## [WRITTEN PROBLEM]
Which lines include the word "caption"? Copy each of them.

## [GIVEN DATA]

'''

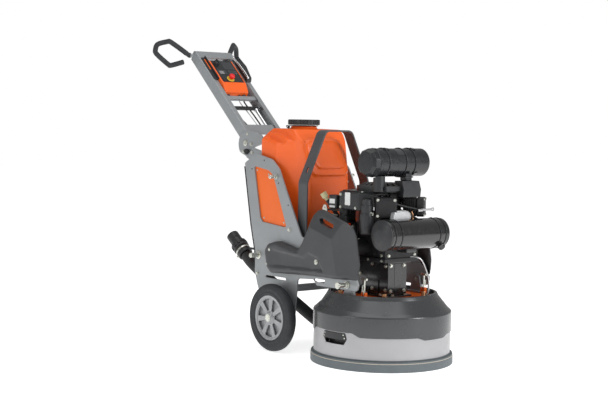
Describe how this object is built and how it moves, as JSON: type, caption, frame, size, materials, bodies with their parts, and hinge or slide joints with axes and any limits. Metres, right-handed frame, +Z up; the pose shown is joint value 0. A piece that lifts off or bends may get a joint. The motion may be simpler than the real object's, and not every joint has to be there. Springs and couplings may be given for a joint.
{
  "type": "concrete grinder",
  "caption": "Walk-behind planetary concrete floor grinder with engine drive, tank, side frames, wheels, tilting handle and floating dust shroud.",
  "frame": {"origin": "on the floor, on the axis of the main spindle of the grinding head", "axes": "+X forward towards the head's front, +Y to the machine's left as seen from the handle, +Z up"},
  "size_m": [1.8862, 0.66, 1.5342],
  "materials": {
    "frame_grey": "satin powder coat",
    "skirt_grey": "satin powder coat",
    "cover_graphite": "fine texture, semi gloss",
    "orange_plastic": "fine texture",
    "orange_paint": "satin",
    "black_plastic": "fine texture",
    "black_paint": "semi gloss",
    "bar_graphite": "satin powder coat",
    "black_rubber": "matt",
    "grey_rubber": "matt",
    "tyre": "matt",
    "zinc": "zinc plated",
    "steel": "machined",
    "chrome": "polished",
    "aluminium": "cast",
    "engine_grey": "black painted casting",
    "red_plastic": "gloss",
    "beige_plastic": "matt"
  },
  "bodies": {
    "chassis": {"side_plate_right": "frame_grey", "side_plate_left": "frame_grey", "base_frame": "frame_grey", "hinge_brackets": "frame_grey", "wheel_stubs": "steel", "main_tank": "orange_plastic", "inset_panels": "orange_paint", "loop_bar": "bar_graphite", "side_cover_right": "cover_graphite", "side_cover_left": "cover_graphite", "dust_hose": "black_rubber", "dust_coupling": "black_plastic", "edge_strips": "black_rubber", "chassis_fasteners": "zinc"},
    "plunger": {"plunger_pin": "zinc"},
    "cap": {"tank_cap": "black_plastic"},
    "handle": {"handle_frame": "frame_grey", "console_housing": "orange_plastic", "console_face": "black_plastic", "grips": "black_rubber", "handle_fittings": "bar_graphite", "control_cables": "black_rubber"},
    "stop_button": {"stop_button": "red_plastic"},
    "throttle_knob": {"throttle_knob": "black_plastic"},
    "release_lever": {"release_lever": "chrome"},
    "lock_bar": {"lock_bar": "chrome"},
    "head": {"gear_deck": "orange_paint", "head_casing": "aluminium", "spindle_bearings": "steel", "riser_box": "black_paint", "crankcase": "engine_grey", "cylinders": "engine_grey", "blower_housing": "black_plastic", "intake_grille": "black_plastic", "starter_motor": "black_paint", "muffler": "black_paint", "air_cleaner": "black_plastic", "intake_duct": "black_plastic", "tilt_lugs": "frame_grey"},
    "dipstick": {"dipstick": "beige_plastic"},
    "shroud": {"head_cover": "cover_graphite", "skirt_ring": "skirt_grey", "rubber_lip": "grey_rubber", "shroud_grips": "black_plastic"},
    "latch_right": {"latch_right": "zinc"},
    "latch_left": {"latch_left": "zinc"},
    "engine_rotor": {"flywheel": "aluminium"},
    "carrier": {"carrier_plate": "steel", "main_spindle": "steel", "drive_belt": "black_rubber"},
    "satellite_a": {"satellite_a": "steel", "tool_disc_a": "steel"},
    "satellite_b": {"satellite_b": "steel", "tool_disc_b": "steel"},
    "satellite_c": {"satellite_c": "steel", "tool_disc_c": "steel"},
    "wheel_right": {"tyre_right": "tyre", "hub_right": "aluminium"},
    "wheel_left": {"tyre_left": "tyre", "hub_left": "aluminium"}
  },
  "joints": [
    {"name": "handle_tilt", "type": "hinge", "parent": "chassis", "child": "handle", "pos_m": [-0.906, 0, 0.987], "axis": [0, 1, 0], "range_deg": [-12, 48]},
    {"name": "lock_slide", "type": "slide", "parent": "handle", "child": "lock_bar", "axis": [-0.7408, 0, 0.6717], "range_m": [0, 0.018], "stiffness_N_per_m": 1500, "springref_m": -0.004},
    {"name": "release_pull", "type": "hinge", "parent": "handle", "child": "release_lever", "pos_m": [-1.30615, 0.076, 1.43893], "axis": [0, -1, 0], "range_deg": [0, 26]},
    {"name": "stop_press", "type": "slide", "parent": "handle", "child": "stop_button", "axis": [-0.6717, 0, -0.7408], "range_m": [0, 0.006], "stiffness_N_per_m": 600, "springref_m": -0.002},
    {"name": "throttle_turn", "type": "hinge", "parent": "handle", "child": "throttle_knob", "pos_m": [-1.27462, -0.056, 1.40224], "axis": [0.6717, 0, 0.7408], "range_deg": [-135, 135]},
    {"name": "cap_turn", "type": "hinge", "parent": "chassis", "child": "cap", "pos_m": [-0.597, 0, 1.083], "axis": [0, 0, 1], "range_deg": [0, 270]},
    {"name": "plunger_pull", "type": "slide", "parent": "chassis", "child": "plunger", "axis": [0, -1, 0], "range_m": [0, 0.01], "stiffness_N_per_m": 800, "springref_m": -0.003},
    {"name": "wheel_right_spin", "type": "hinge", "parent": "chassis", "child": "wheel_right", "pos_m": [-0.465, -0.282, 0.162], "axis": [0, 1, 0], "continuous": true},
    {"name": "wheel_left_spin", "type": "hinge", "parent": "chassis", "child": "wheel_left", "pos_m": [-0.465, 0.282, 0.162], "axis": [0, 1, 0], "continuous": true},
    {"name": "head_tilt", "type": "hinge", "parent": "chassis", "child": "head", "pos_m": [0.008, 0, 0.366], "axis": [0, 1, 0], "range_deg": [-2, 2], "deforming": ["dust_hose"]},
    {"name": "shroud_float", "type": "slide", "parent": "head", "child": "shroud", "axis": [0, 0, 1], "range_m": [0, 0.01]},
    {"name": "dipstick_pull", "type": "slide", "parent": "head", "child": "dipstick", "axis": [-0.3745, -0.411, 0.8312], "range_m": [0, 0.1]},
    {"name": "latch_right_swing", "type": "hinge", "parent": "head", "child": "latch_right", "pos_m": [0.08, -0.186, 0.328], "axis": [-1, 0, 0], "range_deg": [0, 60]},
    {"name": "latch_left_swing", "type": "hinge", "parent": "head", "child": "latch_left", "pos_m": [0.08, 0.186, 0.328], "axis": [1, 0, 0], "range_deg": [0, 60]},
    {"name": "crank_spin", "type": "hinge", "parent": "head", "child": "engine_rotor", "pos_m": [0, 0, 0.6], "axis": [0, 0, 1], "continuous": true},
    {"name": "carrier_spin", "type": "hinge", "parent": "head", "child": "carrier", "pos_m": [0, 0, 0.1], "axis": [0, 0, 1], "continuous": true},
    {"name": "satellite_a_spin", "type": "hinge", "parent": "carrier", "child": "satellite_a", "pos_m": [0.086, 0.14896, 0.03], "axis": [0, 0, 1], "continuous": true},
    {"name": "satellite_b_spin", "type": "hinge", "parent": "carrier", "child": "satellite_b", "pos_m": [-0.172, 0, 0.03], "axis": [0, 0, 1], "continuous": true},
    {"name": "satellite_c_spin", "type": "hinge", "parent": "carrier", "child": "satellite_c", "pos_m": [0.086, -0.14896, 0.03], "axis": [0, 0, 1], "continuous": true}
  ],
  "couplings": [
    {"joint": "release_pull", "follows": "lock_slide", "rad_per_m": 25},
    {"joint": "satellite_a_spin", "follows": "carrier_spin", "ratio": -3.0429},
    {"joint": "satellite_b_spin", "follows": "carrier_spin", "ratio": -3.0429},
    {"joint": "satellite_c_spin", "follows": "carrier_spin", "ratio": -3.0429}
  ]
}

'''

## [REPLY]
Describe how this object is built and how it moves, as JSON: type, caption, frame, size, materials, bodies with their parts, and hinge or slide joints with axes and any limits. Metres, right-handed frame, +Z up; the pose shown is joint value 0. A piece that lifts off or bends may get a joint. The motion may be simpler than the real object's, and not every joint has to be there. Springs and couplings may be given for a joint.
  "caption": "Walk-behind planetary concrete floor grinder with engine drive, tank, side frames, wheels, tilting handle and floating dust shroud.",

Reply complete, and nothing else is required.